Rethinking and opening up the UN

According to Andreas Bummel, Executive Director of Democracy Without Borders, a strong UN was needed, in particular to advance multilateral cooperation, sustainable development, human rights and humanitarian work. Efforts to modernize and streamline the UN should be welcomed and supported in principle. But pursuing them under dramatic financial pressure to implement deep cuts was concerning and difficult.

“What the UN needs is a rethink. A rethink of how it is funded, how it functions, and how it connects with the people it is meant to serve”, he said. “This crisis should be a wake-up call,” he added. “It’s long overdue to bring citizens into the conversation about the UN’s future.
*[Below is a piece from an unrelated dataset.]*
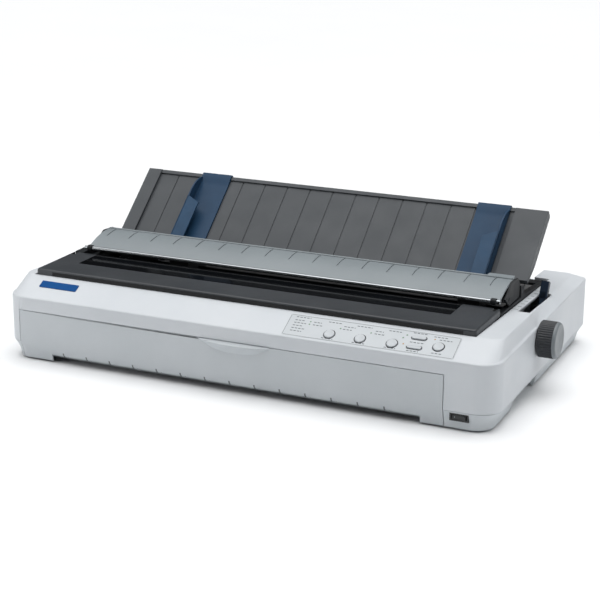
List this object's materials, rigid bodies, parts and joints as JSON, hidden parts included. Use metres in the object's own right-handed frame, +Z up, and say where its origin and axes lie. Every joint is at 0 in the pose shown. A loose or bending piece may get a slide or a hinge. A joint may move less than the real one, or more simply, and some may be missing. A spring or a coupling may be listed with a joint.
{
  "type": "dot matrix printer",
  "caption": "Wide-carriage dot matrix printer with hinged front door and cover, folding paper guide, tractors, platen knob and travelling print head.",
  "frame": {"origin": "on the surface it stands on, under the middle of its box (knob and finger lip included)", "axes": "+X along the carriage towards the knob, +Y from the front to the rear, +Z up"},
  "size_m": [0.616, 0.3556, 0.1736],
  "materials": {
    "case_plastic": "fine spark-eroded texture",
    "button_plastic": "fine texture",
    "cover_plastic": "smoke grey, fine texture",
    "window_plastic": "polished dark smoke",
    "frame_plastic": "dark grey texture",
    "panel_plastic": "silver grey satin",
    "guide_plastic": "dark grey texture",
    "blue_plastic": "satin",
    "lever_plastic": "satin",
    "knob_plastic": "ribbed grip",
    "platen_rubber": "ground",
    "roller_rubber": "ground",
    "foot_rubber": "moulded",
    "shaft_steel": "ground",
    "frame_steel": "zinc plated sheet",
    "motor_steel": "plated",
    "screw_steel": "zinc plated",
    "gear_plastic": "natural acetal",
    "pinion_brass": "machined",
    "belt_rubber": "moulded",
    "black_plastic": "fine texture",
    "switch_plastic": "semi gloss",
    "head_metal": "die cast",
    "circuit_board": "solder mask",
    "port_metal": "tin plated shells"
  },
  "bodies": {
    "printer": {"lower_case": "case_plastic", "upper_case": "case_plastic", "rubber_feet": "foot_rubber", "top_frame": "frame_plastic", "side_frame_left": "frame_steel", "side_frame_right": "frame_steel", "frame_bushes": "gear_plastic", "carriage_shaft": "shaft_steel", "carriage_rail": "frame_steel", "carriage_motor": "motor_steel", "timing_belt": "belt_rubber", "ribbon_cartridge": "black_plastic", "paper_chute": "black_plastic", "main_board": "circuit_board", "power_supply": "frame_steel", "ac_inlet": "switch_plastic", "rear_ports": "port_metal", "slot_cover": "frame_steel", "case_screws": "screw_steel", "switch_body": "switch_plastic", "panel_board": "circuit_board", "feed_motor": "motor_steel", "tractor_rod": "shaft_steel"},
    "door": {"front_door": "case_plastic"},
    "cover": {"printer_cover": "cover_plastic", "cover_window": "window_plastic"},
    "tension_unit": {"tension_panel": "panel_plastic", "tension_frame": "frame_plastic", "paper_bar": "shaft_steel"},
    "tension_roller_shaft": {"tension_rollers": "roller_rubber"},
    "guide": {"paper_guide": "guide_plastic"},
    "left_edge_guide": {"edge_guide_left": "blue_plastic"},
    "right_edge_guide": {"edge_guide_right": "blue_plastic"},
    "lever": {"release_lever": "lever_plastic"},
    "platen": {"platen_knob": "knob_plastic", "platen_shaft": "shaft_steel", "platen_roller": "platen_rubber", "platen_gear": "gear_plastic"},
    "idler": {"idler_gear": "gear_plastic"},
    "tractor_shaft": {"tractor_drive": "shaft_steel"},
    "pinion": {"feed_pinion": "pinion_brass"},
    "pinch_shaft": {"pinch_rollers": "roller_rubber"},
    "left_tractor": {"tractor_left": "black_plastic"},
    "right_tractor": {"tractor_right": "black_plastic"},
    "left_tractor_lid": {"tractor_lid_left": "black_plastic"},
    "right_tractor_lid": {"tractor_lid_right": "black_plastic"},
    "left_sprocket": {"sprocket_left": "gear_plastic"},
    "right_sprocket": {"sprocket_right": "gear_plastic"},
    "print_carriage": {"carriage": "black_plastic", "print_head": "head_metal"},
    "drive_pulley": {"motor_pulley": "pinion_brass"},
    "idler_pulley": {"belt_idler": "pinion_brass"},
    "ribbon_drive": {"ribbon_knob": "black_plastic"},
    "rocker": {"power_rocker": "switch_plastic"},
    "round_key_1": {"round_button_1": "button_plastic"},
    "round_key_2": {"round_button_2": "button_plastic"},
    "round_key_3": {"round_button_3": "button_plastic"},
    "round_key_4": {"round_button_4": "button_plastic"},
    "bar_key_1": {"bar_button_1": "button_plastic"},
    "bar_key_2": {"bar_button_2": "button_plastic"}
  },
  "joints": [
    {"name": "door_hinge", "type": "hinge", "parent": "printer", "child": "door", "pos_m": [-0.011, -0.16175, 0.0088], "axis": [1, 0, 0], "range_deg": [0, 75]},
    {"name": "cover_hinge", "type": "hinge", "parent": "printer", "child": "cover", "pos_m": [-0.011, -0.06175, 0.094], "axis": [-1, 0, 0], "range_deg": [0, 75]},
    {"name": "tension_unit_lift", "type": "slide", "parent": "printer", "child": "tension_unit", "axis": [0, 0, 1], "range_m": [0, 0.06]},
    {"name": "tension_roller_turn", "type": "hinge", "parent": "tension_unit", "child": "tension_roller_shaft", "pos_m": [-0.011, -0.02225, 0.102], "axis": [1, 0, 0], "continuous": true},
    {"name": "guide_fold", "type": "hinge", "parent": "printer", "child": "guide", "pos_m": [-0.011, 0.02775, 0.098], "axis": [1, 0, 0], "range_deg": [-36, 0]},
    {"name": "left_edge_guide_slide", "type": "slide", "parent": "guide", "child": "left_edge_guide", "axis": [1, 0, 0], "range_m": [-0.045, 0.12]},
    {"name": "right_edge_guide_slide", "type": "slide", "parent": "guide", "child": "right_edge_guide", "axis": [1, 0, 0], "range_m": [-0.12, 0.004]},
    {"name": "release_lever_turn", "type": "hinge", "parent": "printer", "child": "lever", "pos_m": [0.2665, 0.02375, 0.03], "axis": [1, 0, 0], "range_deg": [0, 58]},
    {"name": "platen_turn", "type": "hinge", "parent": "printer", "child": "platen", "pos_m": [-0.011, -0.02025, 0.062], "axis": [1, 0, 0], "continuous": true},
    {"name": "idler_turn", "type": "hinge", "parent": "printer", "child": "idler", "pos_m": [-0.011, 0.02351, 0.0666], "axis": [1, 0, 0], "continuous": true},
    {"name": "tractor_shaft_turn", "type": "hinge", "parent": "printer", "child": "tractor_shaft", "pos_m": [-0.011, 0.06727, 0.0712], "axis": [1, 0, 0], "continuous": true},
    {"name": "pinion_turn", "type": "hinge", "parent": "printer", "child": "pinion", "pos_m": [-0.011, 0.02351, 0.0331], "axis": [1, 0, 0], "continuous": true},
    {"name": "pinch_roller_turn", "type": "hinge", "parent": "printer", "child": "pinch_shaft", "pos_m": [-0.011, -0.015, 0.04239], "axis": [1, 0, 0], "continuous": true},
    {"name": "left_tractor_slide", "type": "slide", "parent": "printer", "child": "left_tractor", "axis": [1, 0, 0], "range_m": [-0.01, 0.09]},
    {"name": "right_tractor_slide", "type": "slide", "parent": "printer", "child": "right_tractor", "axis": [1, 0, 0], "range_m": [-0.07, 0.01]},
    {"name": "left_tractor_lid_hinge", "type": "hinge", "parent": "left_tractor", "child": "left_tractor_lid", "pos_m": [-0.2116, 0.06727, 0.0792], "axis": [0, -1, 0], "range_deg": [0, 80]},
    {"name": "right_tractor_lid_hinge", "type": "hinge", "parent": "right_tractor", "child": "right_tractor_lid", "pos_m": [0.1896, 0.06727, 0.0792], "axis": [0, 1, 0], "range_deg": [0, 80]},
    {"name": "left_sprocket_turn", "type": "hinge", "parent": "left_tractor", "child": "left_sprocket", "pos_m": [-0.201, 0.06727, 0.0712], "axis": [1, 0, 0], "continuous": true},
    {"name": "right_sprocket_turn", "type": "hinge", "parent": "right_tractor", "child": "right_sprocket", "pos_m": [0.179, 0.06727, 0.0712], "axis": [1, 0, 0], "continuous": true},
    {"name": "carriage_travel", "type": "slide", "parent": "printer", "child": "print_carriage", "axis": [1, 0, 0], "range_m": [-0.03, 0.3]},
    {"name": "drive_pulley_turn", "type": "hinge", "parent": "printer", "child": "drive_pulley", "pos_m": [0.204, -0.10825, 0.047], "axis": [0, 0, 1], "continuous": true},
    {"name": "idler_pulley_turn", "type": "hinge", "parent": "printer", "child": "idler_pulley", "pos_m": [-0.226, -0.10825, 0.047], "axis": [0, 0, 1], "continuous": true},
    {"name": "ribbon_knob_turn", "type": "hinge", "parent": "printer", "child": "ribbon_drive", "pos_m": [-0.223, -0.11025, 0.09], "axis": [0, 0, 1], "continuous": true},
    {"name": "power_rocker_turn", "type": "hinge", "parent": "printer", "child": "rocker", "pos_m": [0.2465, -0.16603, 0.0159], "axis": [0, 0, 1], "range_deg": [0, 8]},
    {"name": "round_button_1_press", "type": "slide", "parent": "printer", "child": "round_key_1", "axis": [0, 0.4689, -0.8833], "range_m": [0, 0.0012], "stiffness_N_per_m": 300, "springref_m": -0.001},
    {"name": "round_button_2_press", "type": "slide", "parent": "printer", "child": "round_key_2", "axis": [0, 0.4689, -0.8833], "range_m": [0, 0.0012], "stiffness_N_per_m": 300, "springref_m": -0.001},
    {"name": "round_button_3_press", "type": "slide", "parent": "printer", "child": "round_key_3", "axis": [0, 0.4689, -0.8833], "range_m": [0, 0.0012], "stiffness_N_per_m": 300, "springref_m": -0.001},
    {"name": "round_button_4_press", "type": "slide", "parent": "printer", "child": "round_key_4", "axis": [0, 0.4689, -0.8833], "range_m": [0, 0.0012], "stiffness_N_per_m": 300, "springref_m": -0.001},
    {"name": "bar_button_1_press", "type": "slide", "parent": "printer", "child": "bar_key_1", "axis": [0, 0.4689, -0.8833], "range_m": [0, 0.0012], "stiffness_N_per_m": 300, "springref_m": -0.001},
    {"name": "bar_button_2_press", "type": "slide", "parent": "printer", "child": "bar_key_2", "axis": [0, 0.4689, -0.8833], "range_m": [0, 0.0012], "stiffness_N_per_m": 300, "springref_m": -0.001}
  ],
  "couplings": [
    {"joint": "idler_turn", "follows": "platen_turn", "ratio": -0.69231},
    {"joint": "tractor_shaft_turn", "follows": "platen_turn", "ratio": 1},
    {"joint": "pinion_turn", "follows": "platen_turn", "ratio": 2.4},
    {"joint": "pinch_roller_turn", "follows": "platen_turn", "ratio": -2.3333},
    {"joint": "left_sprocket_turn", "follows": "platen_turn", "ratio": 1},
    {"joint": "right_sprocket_turn", "follows": "platen_turn", "ratio": 1},
    {"joint": "drive_pulley_turn", "follows": "carriage_travel", "rad_per_m": -132.45},
    {"joint": "idler_pulley_turn", "follows": "carriage_travel", "rad_per_m": -132.45}
  ]
}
Strengthening democratic participation and representation could help restore legitimacy and, in turn, increase support for a strong and well-funded United Nations.”

Recently, Democracy Without Borders, together with Democracy International, presented a report recommending that the UN begin using Global Citizens’ Assemblies to gather public input on key global issues, pointing out this would be “money well invested”. The organization also advocates for the establishment of a UN Parliamentary Assembly to include elected representatives, as well as the introduction of a UN World Citizens’ Initiative to allow citizens to propose matters for consideration by the General Assembly.

These proposals are also endorsed in the People’s Pact published by the Coalition for the UN We Need as a civil society alternative to the UN’s official Pact for the Future in September 2024. The People’s Pact also calls for “new and innovative forms of global taxation and financial reallocation” to support sustainable UN funding, among other things.